Entries with parts and joints
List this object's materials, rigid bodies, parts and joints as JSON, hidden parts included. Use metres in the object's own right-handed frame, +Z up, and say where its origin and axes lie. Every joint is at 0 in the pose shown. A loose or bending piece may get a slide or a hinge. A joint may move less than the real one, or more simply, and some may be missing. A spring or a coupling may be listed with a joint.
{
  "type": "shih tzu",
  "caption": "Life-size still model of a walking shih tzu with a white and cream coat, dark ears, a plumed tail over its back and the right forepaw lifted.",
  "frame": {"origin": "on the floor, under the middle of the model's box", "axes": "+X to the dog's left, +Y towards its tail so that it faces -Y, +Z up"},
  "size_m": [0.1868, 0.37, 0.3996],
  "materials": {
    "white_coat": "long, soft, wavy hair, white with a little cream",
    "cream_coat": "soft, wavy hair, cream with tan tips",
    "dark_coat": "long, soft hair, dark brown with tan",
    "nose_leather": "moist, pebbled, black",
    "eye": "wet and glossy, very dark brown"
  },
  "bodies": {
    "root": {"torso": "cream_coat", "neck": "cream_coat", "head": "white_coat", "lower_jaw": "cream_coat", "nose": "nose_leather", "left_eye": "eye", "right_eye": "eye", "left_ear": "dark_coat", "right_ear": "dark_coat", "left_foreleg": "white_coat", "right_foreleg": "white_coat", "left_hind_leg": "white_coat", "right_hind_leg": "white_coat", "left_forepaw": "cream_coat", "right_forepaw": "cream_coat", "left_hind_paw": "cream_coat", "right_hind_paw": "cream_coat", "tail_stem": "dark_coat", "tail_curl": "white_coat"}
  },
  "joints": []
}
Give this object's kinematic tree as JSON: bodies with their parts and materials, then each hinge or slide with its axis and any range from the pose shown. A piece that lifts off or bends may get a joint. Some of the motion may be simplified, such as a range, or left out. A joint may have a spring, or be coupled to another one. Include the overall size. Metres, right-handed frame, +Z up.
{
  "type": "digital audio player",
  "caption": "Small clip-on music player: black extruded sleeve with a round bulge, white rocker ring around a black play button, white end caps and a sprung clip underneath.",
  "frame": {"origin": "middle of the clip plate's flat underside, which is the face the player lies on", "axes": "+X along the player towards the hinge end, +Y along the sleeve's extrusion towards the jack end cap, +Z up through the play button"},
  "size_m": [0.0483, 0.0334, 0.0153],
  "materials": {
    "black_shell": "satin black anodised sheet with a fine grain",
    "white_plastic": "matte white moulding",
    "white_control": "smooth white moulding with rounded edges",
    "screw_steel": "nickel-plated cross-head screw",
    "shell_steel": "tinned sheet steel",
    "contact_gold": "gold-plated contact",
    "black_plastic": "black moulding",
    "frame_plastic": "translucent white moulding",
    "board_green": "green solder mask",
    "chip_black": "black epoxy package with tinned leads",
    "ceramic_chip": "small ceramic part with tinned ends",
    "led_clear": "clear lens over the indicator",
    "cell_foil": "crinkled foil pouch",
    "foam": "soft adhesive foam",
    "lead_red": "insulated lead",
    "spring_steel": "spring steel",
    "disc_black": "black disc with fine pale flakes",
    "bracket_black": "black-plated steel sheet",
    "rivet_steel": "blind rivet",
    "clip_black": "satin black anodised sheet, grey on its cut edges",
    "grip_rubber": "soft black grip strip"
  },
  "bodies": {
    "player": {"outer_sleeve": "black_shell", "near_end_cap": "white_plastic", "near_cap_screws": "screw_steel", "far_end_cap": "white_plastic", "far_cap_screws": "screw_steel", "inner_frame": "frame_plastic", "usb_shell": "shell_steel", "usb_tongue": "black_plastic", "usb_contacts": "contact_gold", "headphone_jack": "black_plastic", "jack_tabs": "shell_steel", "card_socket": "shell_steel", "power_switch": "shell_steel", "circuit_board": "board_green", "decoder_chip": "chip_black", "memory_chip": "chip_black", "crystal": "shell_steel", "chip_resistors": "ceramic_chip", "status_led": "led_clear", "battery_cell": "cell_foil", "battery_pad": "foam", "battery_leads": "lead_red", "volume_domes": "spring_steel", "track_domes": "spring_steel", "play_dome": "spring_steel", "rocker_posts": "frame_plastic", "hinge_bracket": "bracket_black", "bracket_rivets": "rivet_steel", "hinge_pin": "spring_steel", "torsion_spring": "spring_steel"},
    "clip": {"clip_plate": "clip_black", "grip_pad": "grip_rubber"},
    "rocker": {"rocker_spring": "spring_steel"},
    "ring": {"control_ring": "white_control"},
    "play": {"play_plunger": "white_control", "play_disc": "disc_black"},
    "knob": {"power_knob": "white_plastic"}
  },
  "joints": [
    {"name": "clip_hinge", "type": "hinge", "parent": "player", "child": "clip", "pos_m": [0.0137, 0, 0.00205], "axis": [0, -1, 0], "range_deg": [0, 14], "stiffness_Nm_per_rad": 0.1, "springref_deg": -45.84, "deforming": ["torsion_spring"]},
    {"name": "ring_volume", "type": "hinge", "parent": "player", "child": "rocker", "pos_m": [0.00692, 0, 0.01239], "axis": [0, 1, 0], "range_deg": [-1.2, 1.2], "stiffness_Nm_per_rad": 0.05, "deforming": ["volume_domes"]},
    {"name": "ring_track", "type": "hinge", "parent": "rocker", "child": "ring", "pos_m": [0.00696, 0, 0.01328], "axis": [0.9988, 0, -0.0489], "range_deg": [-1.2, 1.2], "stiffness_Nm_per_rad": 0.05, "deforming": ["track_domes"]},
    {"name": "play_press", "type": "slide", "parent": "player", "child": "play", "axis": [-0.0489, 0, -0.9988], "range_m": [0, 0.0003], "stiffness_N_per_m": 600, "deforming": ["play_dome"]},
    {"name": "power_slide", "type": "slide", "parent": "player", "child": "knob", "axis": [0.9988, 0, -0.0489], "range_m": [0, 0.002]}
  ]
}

▸ **What you will do**:
Say how many lines of the listing above contain "slide", with no other words.

▸ **Output for this task**:
4